> **Goal**
Using the entries that follow, collect the lines where the word "JSON" appears.
-- Begin Records supplied --
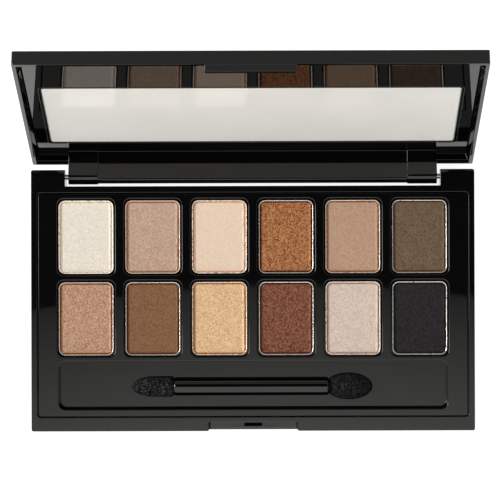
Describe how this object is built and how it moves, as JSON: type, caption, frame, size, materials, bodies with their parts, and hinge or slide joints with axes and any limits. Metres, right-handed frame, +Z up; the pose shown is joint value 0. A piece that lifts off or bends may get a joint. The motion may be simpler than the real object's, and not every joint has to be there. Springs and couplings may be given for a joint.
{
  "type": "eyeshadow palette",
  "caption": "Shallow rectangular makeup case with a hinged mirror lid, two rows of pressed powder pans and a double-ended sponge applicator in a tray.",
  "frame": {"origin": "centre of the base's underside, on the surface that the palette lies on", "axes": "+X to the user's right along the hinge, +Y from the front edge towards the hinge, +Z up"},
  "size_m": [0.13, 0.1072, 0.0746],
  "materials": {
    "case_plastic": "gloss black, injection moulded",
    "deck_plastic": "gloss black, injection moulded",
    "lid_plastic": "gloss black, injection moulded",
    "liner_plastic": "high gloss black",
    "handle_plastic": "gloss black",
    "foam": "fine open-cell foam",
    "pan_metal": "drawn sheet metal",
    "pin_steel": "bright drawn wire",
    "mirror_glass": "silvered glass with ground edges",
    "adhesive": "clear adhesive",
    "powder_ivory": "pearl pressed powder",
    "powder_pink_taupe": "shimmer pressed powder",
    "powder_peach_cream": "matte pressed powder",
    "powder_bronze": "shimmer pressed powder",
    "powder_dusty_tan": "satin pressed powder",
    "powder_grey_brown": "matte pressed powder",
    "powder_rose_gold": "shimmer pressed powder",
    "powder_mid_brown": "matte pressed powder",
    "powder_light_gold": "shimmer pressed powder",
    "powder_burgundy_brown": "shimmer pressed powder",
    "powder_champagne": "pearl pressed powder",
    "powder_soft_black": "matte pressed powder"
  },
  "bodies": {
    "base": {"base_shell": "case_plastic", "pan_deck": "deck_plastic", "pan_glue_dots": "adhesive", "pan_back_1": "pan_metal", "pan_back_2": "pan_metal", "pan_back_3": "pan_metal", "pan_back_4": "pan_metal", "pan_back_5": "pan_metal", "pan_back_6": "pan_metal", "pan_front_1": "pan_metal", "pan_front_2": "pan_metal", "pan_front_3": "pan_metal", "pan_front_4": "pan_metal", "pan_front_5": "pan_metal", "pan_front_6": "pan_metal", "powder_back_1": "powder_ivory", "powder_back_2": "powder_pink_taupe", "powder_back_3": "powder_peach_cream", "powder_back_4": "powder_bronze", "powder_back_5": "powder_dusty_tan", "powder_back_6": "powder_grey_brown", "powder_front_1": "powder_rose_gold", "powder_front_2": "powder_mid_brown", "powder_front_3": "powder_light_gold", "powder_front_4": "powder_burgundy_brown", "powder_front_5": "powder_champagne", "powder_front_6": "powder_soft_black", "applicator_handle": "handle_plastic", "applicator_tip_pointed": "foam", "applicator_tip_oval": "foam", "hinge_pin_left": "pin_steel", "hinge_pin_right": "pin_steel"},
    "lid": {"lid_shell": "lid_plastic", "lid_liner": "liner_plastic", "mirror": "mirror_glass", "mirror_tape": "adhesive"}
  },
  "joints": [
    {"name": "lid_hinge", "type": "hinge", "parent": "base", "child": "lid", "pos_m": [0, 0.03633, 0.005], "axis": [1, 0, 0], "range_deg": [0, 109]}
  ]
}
-- End Records supplied --
-- Begin Records supplied --
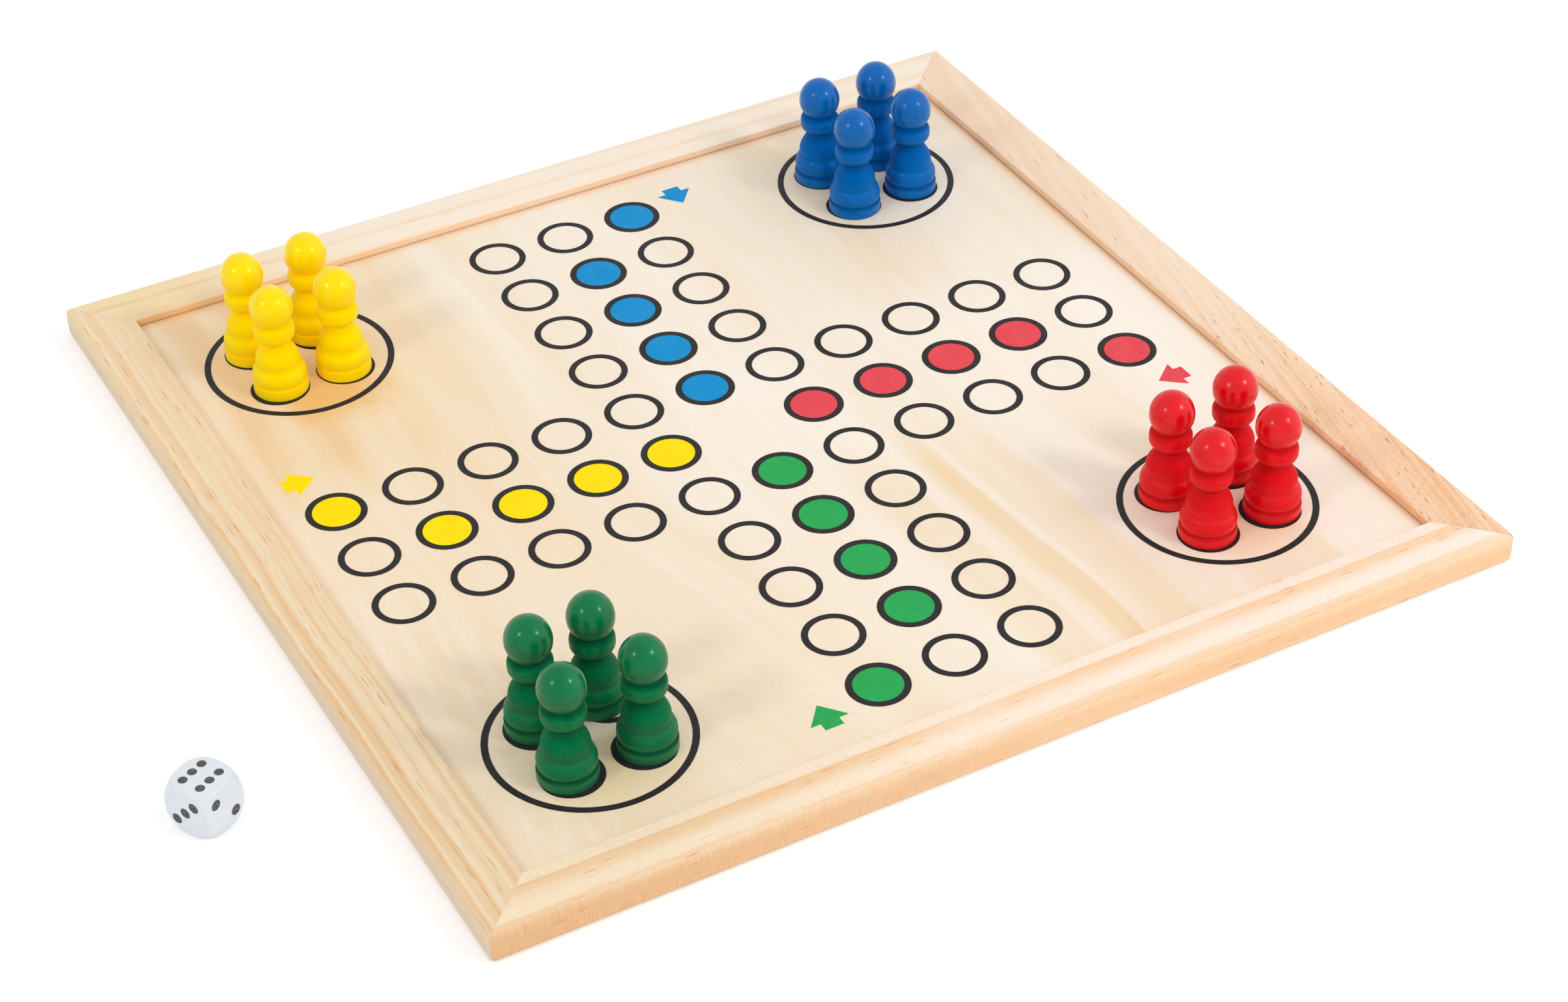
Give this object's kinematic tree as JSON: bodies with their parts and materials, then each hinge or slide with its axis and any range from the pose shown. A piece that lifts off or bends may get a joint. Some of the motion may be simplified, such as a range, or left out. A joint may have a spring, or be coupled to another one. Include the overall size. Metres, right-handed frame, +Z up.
-- End Records supplied --
> **The answer**
Describe how this object is built and how it moves, as JSON: type, caption, frame, size, materials, bodies with their parts, and hinge or slide joints with axes and any limits. Metres, right-handed frame, +Z up; the pose shown is joint value 0. A piece that lifts off or bends may get a joint. The motion may be simpler than the real object's, and not every joint has to be there. Springs and couplings may be given for a joint.
Give this object's kinematic tree as JSON: bodies with their parts and materials, then each hinge or slide with its axis and any range from the pose shown. A piece that lifts off or bends may get a joint. Some of the motion may be simplified, such as a range, or left out. A joint may have a spring, or be coupled to another one. Include the overall size. Metres, right-handed frame, +Z up.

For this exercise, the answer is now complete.